**Source material:**
* begin *
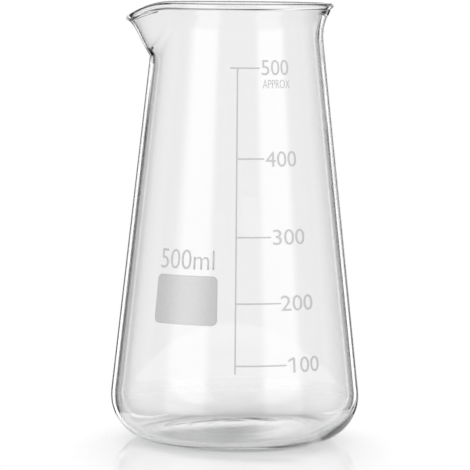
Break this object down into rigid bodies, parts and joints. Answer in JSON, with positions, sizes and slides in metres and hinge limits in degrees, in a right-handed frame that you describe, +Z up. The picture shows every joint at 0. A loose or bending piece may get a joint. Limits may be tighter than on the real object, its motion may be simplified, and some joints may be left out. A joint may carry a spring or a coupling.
{
  "type": "measuring beaker",
  "caption": "Tall tapering glass measuring beaker with a flared lip, a drawn pouring spout, a rounded heel, an enamelled volume scale and a writing spot.",
  "frame": {"origin": "on the axis, on the plane that the foot ring stands on", "axes": "+Z up the axis, -Y towards the front with the scale, -X towards the spout"},
  "size_m": [0.0862, 0.0862, 0.151],
  "materials": {
    "glass": "clear, fire polished",
    "enamel": "satin fired enamel"
  },
  "bodies": {
    "root": {"glass_body": "glass", "scale_stem": "enamel", "graduation_100": "enamel", "graduation_200": "enamel", "graduation_300": "enamel", "graduation_400": "enamel", "graduation_500": "enamel", "marking_spot": "enamel"}
  },
  "joints": []
}
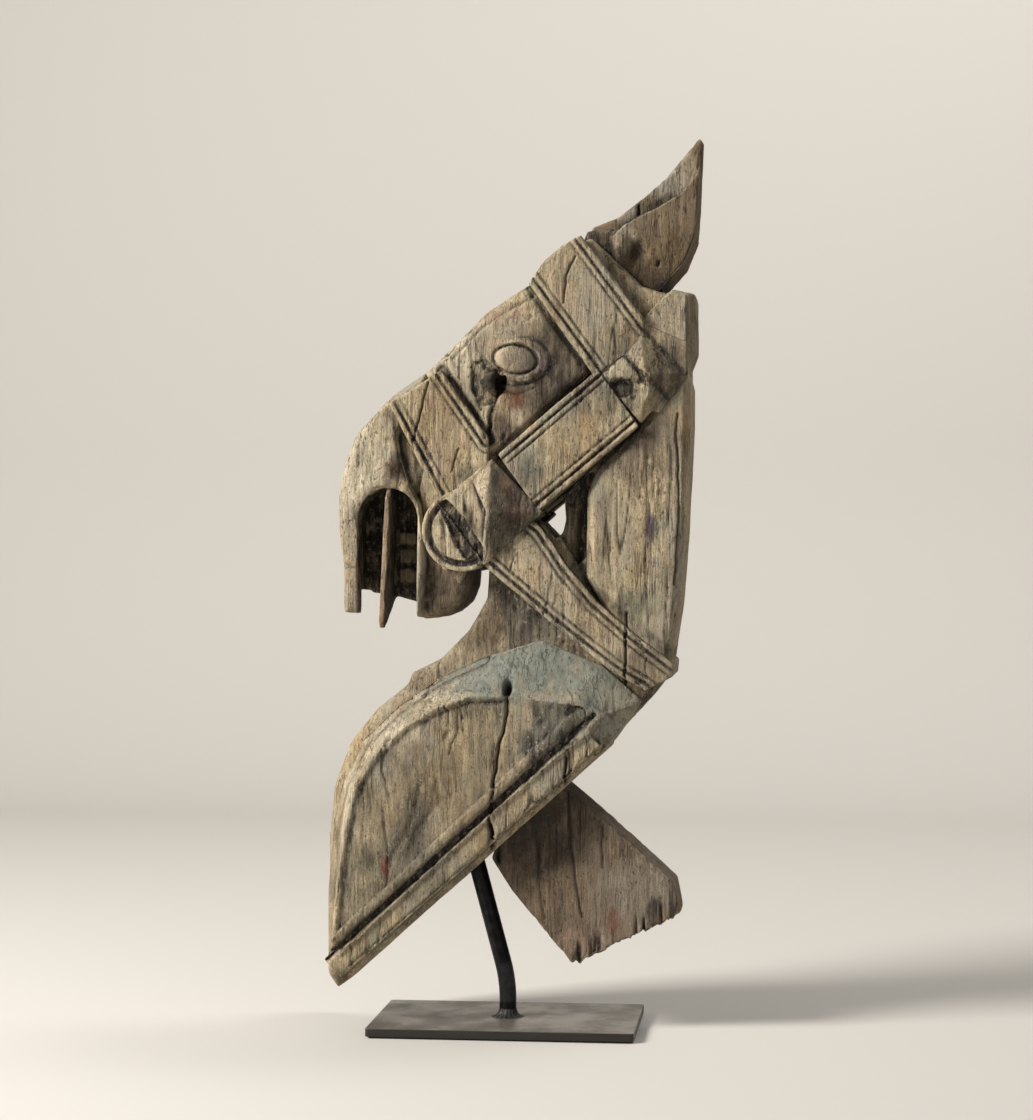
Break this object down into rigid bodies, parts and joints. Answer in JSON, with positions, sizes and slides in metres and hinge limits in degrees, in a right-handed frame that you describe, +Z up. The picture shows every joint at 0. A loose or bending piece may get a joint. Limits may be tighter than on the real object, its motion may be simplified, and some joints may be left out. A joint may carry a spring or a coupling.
{
  "type": "carved horse head on stand",
  "caption": "Weathered carved timber horse head with bridle and shoulder leaf, lifting off a leaning round steel stem welded to a flat rectangular base plate.",
  "frame": {"origin": "middle of the felt's underside, where the stand rests", "axes": "+Z up, +X from the muzzle to the mane, -Y towards a viewer who sees the muzzle on the left"},
  "size_m": [0.268, 0.124, 0.639],
  "materials": {
    "weathered_timber": "dry weathered hardwood, open grain, traces of blue-green and red paint",
    "tongue_timber": "dry weathered slat with a reddish brown lower half",
    "black_steel": "satin black",
    "weld_steel": "satin dark bead",
    "plate_steel": "waxed grey-brown, satin",
    "felt": "matt black felt"
  },
  "bodies": {
    "stand": {"stem_rod": "black_steel", "foot_weld": "weld_steel", "base_plate": "plate_steel", "felt_sheet": "felt"},
    "carving": {"carved_block": "weathered_timber", "tongue": "tongue_timber"}
  },
  "joints": [
    {"name": "carving_lift", "type": "slide", "parent": "stand", "child": "carving", "axis": [-0.2588, 0, 0.9659], "range_m": [0, 0.05]}
  ]
}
* end *
**Exercise details:** From the records above, please extract every line and repeat it exactly.

**Answer to this task:**
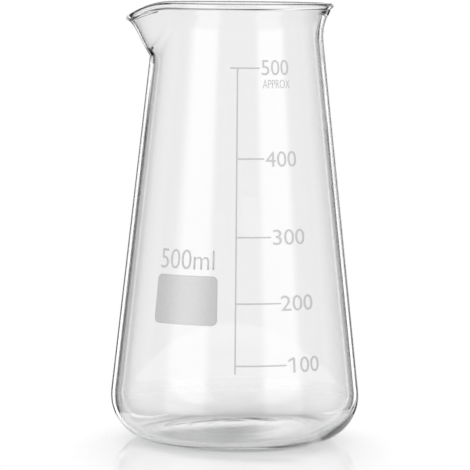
Break this object down into rigid bodies, parts and joints. Answer in JSON, with positions, sizes and slides in metres and hinge limits in degrees, in a right-handed frame that you describe, +Z up. The picture shows every joint at 0. A loose or bending piece may get a joint. Limits may be tighter than on the real object, its motion may be simplified, and some joints may be left out. A joint may carry a spring or a coupling.
{
  "type": "measuring beaker",
  "caption": "Tall tapering glass measuring beaker with a flared lip, a drawn pouring spout, a rounded heel, an enamelled volume scale and a writing spot.",
  "frame": {"origin": "on the axis, on the plane that the foot ring stands on", "axes": "+Z up the axis, -Y towards the front with the scale, -X towards the spout"},
  "size_m": [0.0862, 0.0862, 0.151],
  "materials": {
    "glass": "clear, fire polished",
    "enamel": "satin fired enamel"
  },
  "bodies": {
    "root": {"glass_body": "glass", "scale_stem": "enamel", "graduation_100": "enamel", "graduation_200": "enamel", "graduation_300": "enamel", "graduation_400": "enamel", "graduation_500": "enamel", "marking_spot": "enamel"}
  },
  "joints": []
}
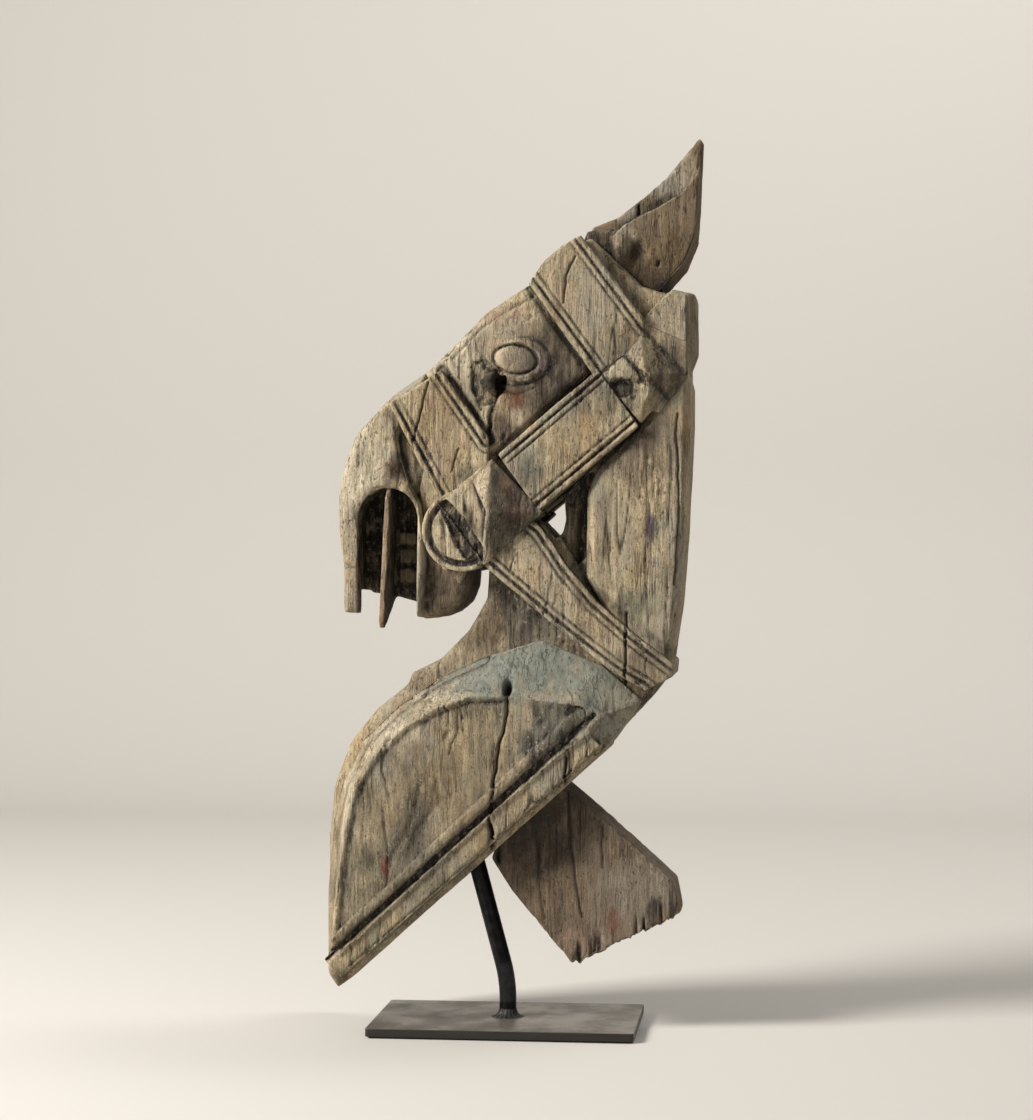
Break this object down into rigid bodies, parts and joints. Answer in JSON, with positions, sizes and slides in metres and hinge limits in degrees, in a right-handed frame that you describe, +Z up. The picture shows every joint at 0. A loose or bending piece may get a joint. Limits may be tighter than on the real object, its motion may be simplified, and some joints may be left out. A joint may carry a spring or a coupling.
{
  "type": "carved horse head on stand",
  "caption": "Weathered carved timber horse head with bridle and shoulder leaf, lifting off a leaning round steel stem welded to a flat rectangular base plate.",
  "frame": {"origin": "middle of the felt's underside, where the stand rests", "axes": "+Z up, +X from the muzzle to the mane, -Y towards a viewer who sees the muzzle on the left"},
  "size_m": [0.268, 0.124, 0.639],
  "materials": {
    "weathered_timber": "dry weathered hardwood, open grain, traces of blue-green and red paint",
    "tongue_timber": "dry weathered slat with a reddish brown lower half",
    "black_steel": "satin black",
    "weld_steel": "satin dark bead",
    "plate_steel": "waxed grey-brown, satin",
    "felt": "matt black felt"
  },
  "bodies": {
    "stand": {"stem_rod": "black_steel", "foot_weld": "weld_steel", "base_plate": "plate_steel", "felt_sheet": "felt"},
    "carving": {"carved_block": "weathered_timber", "tongue": "tongue_timber"}
  },
  "joints": [
    {"name": "carving_lift", "type": "slide", "parent": "stand", "child": "carving", "axis": [-0.2588, 0, 0.9659], "range_m": [0, 0.05]}
  ]
}